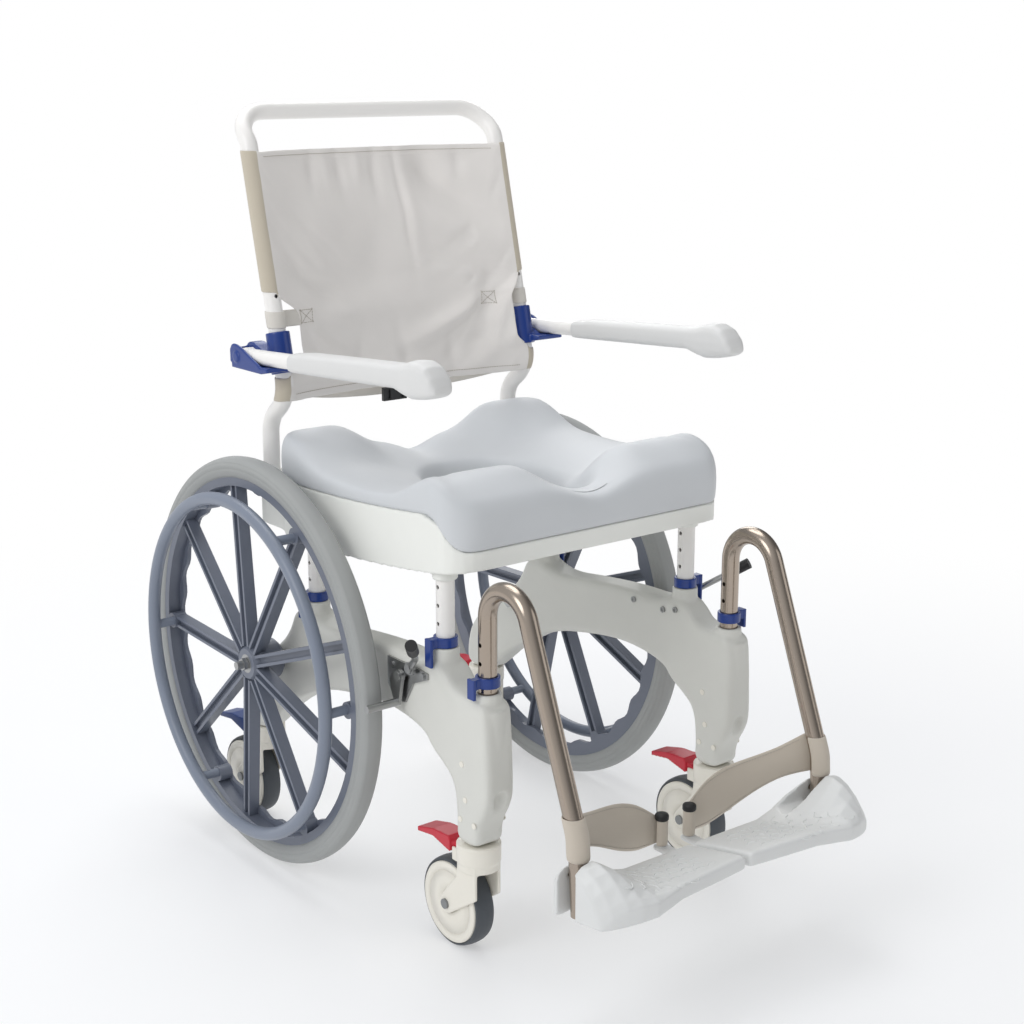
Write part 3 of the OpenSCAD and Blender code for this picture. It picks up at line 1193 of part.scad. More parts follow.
hanger(1);  // hanger_left
hanger_clip(-1);  // hanger_clip_right
hanger_clip(1);  // hanger_clip_left
footplate(-1);  // footplate_right
footplate(1);  // footplate_left
heel_strap(-1);  // heel_strap_right
heel_strap(1);  // heel_strap_left
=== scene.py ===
"""Looks of a self-propelled shower commode chair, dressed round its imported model.

The chair has two moulded side frames, a foam seat, a sling back, flip-up arms, swing-away
leg rests, two spoked main wheels and four castors. Sizes are in millimetres with y counted
from the main wheel axle, and chair_point() turns them into the frame's metres.
"""

from __future__ import annotations

import json
import logging
import math
from dataclasses import dataclass
from enum import Enum
from typing import Any, Callable, Iterable, Sequence

import bmesh
import bpy
from bpy.types import ID, Material, Mesh, MeshPolygon, Node, NodeSocket, NodeTree, Object
from mathutils import Euler, Matrix, Vector
from mathutils.bvhtree import BVHTree


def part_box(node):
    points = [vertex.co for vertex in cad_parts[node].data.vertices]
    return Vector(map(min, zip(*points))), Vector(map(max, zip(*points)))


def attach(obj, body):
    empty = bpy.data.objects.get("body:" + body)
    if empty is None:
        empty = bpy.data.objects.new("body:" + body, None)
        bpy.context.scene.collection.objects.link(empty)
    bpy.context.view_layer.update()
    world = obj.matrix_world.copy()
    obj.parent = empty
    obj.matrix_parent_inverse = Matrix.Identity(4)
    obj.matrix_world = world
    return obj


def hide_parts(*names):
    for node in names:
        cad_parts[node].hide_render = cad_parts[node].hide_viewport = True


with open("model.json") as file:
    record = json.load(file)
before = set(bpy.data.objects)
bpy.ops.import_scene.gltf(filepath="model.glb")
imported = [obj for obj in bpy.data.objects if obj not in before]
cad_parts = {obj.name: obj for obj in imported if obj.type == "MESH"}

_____

The problem:
Repeat the material word for word, in full.

Result of this exercise:
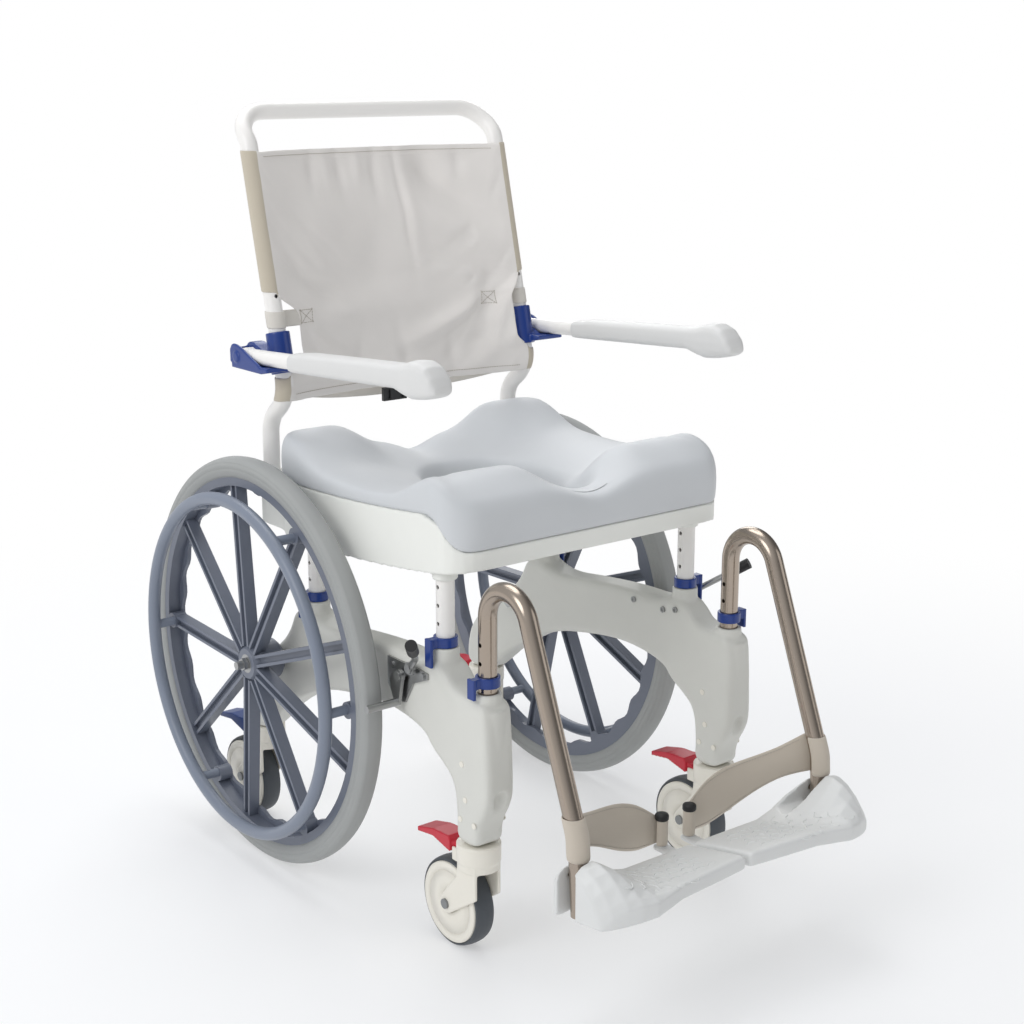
Write part 3 of the OpenSCAD and Blender code for this picture. It picks up at line 1193 of part.scad. More parts follow.
hanger(1);  // hanger_left
hanger_clip(-1);  // hanger_clip_right
hanger_clip(1);  // hanger_clip_left
footplate(-1);  // footplate_right
footplate(1);  // footplate_left
heel_strap(-1);  // heel_strap_right
heel_strap(1);  // heel_strap_left
=== scene.py ===
"""Looks of a self-propelled shower commode chair, dressed round its imported model.

The chair has two moulded side frames, a foam seat, a sling back, flip-up arms, swing-away
leg rests, two spoked main wheels and four castors. Sizes are in millimetres with y counted
from the main wheel axle, and chair_point() turns them into the frame's metres.
"""

from __future__ import annotations

import json
import logging
import math
from dataclasses import dataclass
from enum import Enum
from typing import Any, Callable, Iterable, Sequence

import bmesh
import bpy
from bpy.types import ID, Material, Mesh, MeshPolygon, Node, NodeSocket, NodeTree, Object
from mathutils import Euler, Matrix, Vector
from mathutils.bvhtree import BVHTree


def part_box(node):
    points = [vertex.co for vertex in cad_parts[node].data.vertices]
    return Vector(map(min, zip(*points))), Vector(map(max, zip(*points)))


def attach(obj, body):
    empty = bpy.data.objects.get("body:" + body)
    if empty is None:
        empty = bpy.data.objects.new("body:" + body, None)
        bpy.context.scene.collection.objects.link(empty)
    bpy.context.view_layer.update()
    world = obj.matrix_world.copy()
    obj.parent = empty
    obj.matrix_parent_inverse = Matrix.Identity(4)
    obj.matrix_world = world
    return obj


def hide_parts(*names):
    for node in names:
        cad_parts[node].hide_render = cad_parts[node].hide_viewport = True


with open("model.json") as file:
    record = json.load(file)
before = set(bpy.data.objects)
bpy.ops.import_scene.gltf(filepath="model.glb")
imported = [obj for obj in bpy.data.objects if obj not in before]
cad_parts = {obj.name: obj for obj in imported if obj.type == "MESH"}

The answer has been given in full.